Palm Wine Songwriting FAQ
What is the fastest way to get a palm wine feel
Start with a simple acoustic guitar pattern that has a steady thumb bass and a gentle finger roll. Keep the vocal intimate and write a chorus with a short repeating phrase. Leave breathing space and avoid overproducing. A demo recorded in one take will often sound more palm wine than a polished multi track production.
How do I write lyrics that feel authentic
Use local detail and everyday objects. Avoid abstract summaries of emotion. Tell a small story in one or two images. Speak the lines out loud and make sure they sound natural. If a phrase could be a text you actually send a friend late at night, it is probably authentic.
Can I fuse palm wine with modern genres like R and B or indie pop
Yes. Keep the core elements intact: acoustic guitar, human groove, and conversational vocal. Then add modern textures such as a sub bass or electronic percussion politely so they do not overpower the acoustic heart.
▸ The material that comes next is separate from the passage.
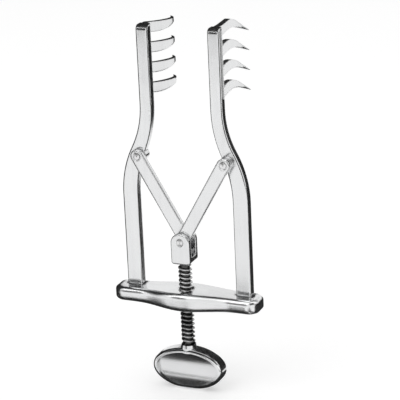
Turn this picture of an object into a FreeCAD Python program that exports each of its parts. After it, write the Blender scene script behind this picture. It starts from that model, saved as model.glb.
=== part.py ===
import FreeCAD, Part
import math
import os

V = FreeCAD.Vector
os.makedirs("parts", exist_ok=True)

# Frame: X across the two arms, Y back towards the tips of the claws, Z up along the screw.
# The origin is on the screw axis, level with the two hinge pins in the crossbar. Millimetres.

# driving sizes
hinge_x = 16.4          # hinge pin of each arm, sideways from the screw axis
arm_thick = 2.7
arm_low_width = 4.5
arm_high_width = 3.5
arm_high_x = 10.4       # middle of the straight upper part
arm_top = 76.2
bend_start, bend_end = 28.0, 54.0
link_pin = (13.1, 39.6)     # rivet between link and arm, x and z
clevis_pin_z = 16.8
link_width, link_thick = 3.7, 1.5
prong_pitch, prong_height, prong_count = 5.65, 2.8, 4
prong_thick = 1.8
prong_run, prong_lean = 15.0, 3.0       # straight part of a claw seen from above, leaning inwards, degrees
prong_bend, prong_turn = 7.6, 43.0      # radius of its hooked end, and the way its point looks outwards
# how far a claw sinks at half its length and at its point: the drawing hooks the right ones down more
prong_sink = {"left": (1.30, 1.20), "right": (0.05, 4.00)}
screw_d = 3.9
neck_d = 2.4            # end of the screw that turns in the clevis
bar_past_hinge = 5.3    # end of the crossbar past the hinge pin
thumb_size = (21.0, 4.6, 12.2)
thumb_z = -21.1

# clearances
slide_gap = 0.10        # between faces that turn past each other
pin_gap = 0.05          # round a pin, on the radius
screw_gap = 0.10        # round the screw in the crossbar, on the radius

# sizes that follow
through = arm_top / 2    # half the length of a cutter that has to go right through a piece
bar_half = hinge_x + bar_past_hinge
link_front_y = -link_thick - slide_gap / 2      # right link: front face, the left link lies behind it
link_back_y = link_thick + slide_gap / 2
arm_y0 = link_back_y + slide_gap
arm_y1 = arm_y0 + arm_thick
fork_half = link_back_y + slide_gap             # half the gap of the clevis
fork_ear = 1.3
rivet_d, tail_d, hinge_d, clevis_pin_d = 1.8, 1.0, 1.6, 1.8
rivet_proud = 0.12      # domed ends of the rivets, over the face they are riveted to
rivet_sink = 0.14       # bevel round a rivet hole, which leaves a fine ring round the rivet
link_length = math.hypot(link_pin[0], link_pin[1] - clevis_pin_z)
link_angle = math.degrees(math.atan2(link_pin[0], link_pin[1] - clevis_pin_z))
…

Blend respect with creativity and the song will work for new audiences.
What does call and response mean
Call and response is a musical conversation where the lead voice sings a line and another voice or group answers. The response can be a repeated phrase, a harmony, or a vocal riff. In palm wine, call and response creates community and invites sing alongs.
How do I make the chorus singable for listeners who do not speak my language
Use a simple melodic pattern and repeat it. Choose a short phrase that sounds good when sung and that has an emotional weight even without full translation. A repeated vowel or a word that is easy to pronounce can become the hook for international listeners.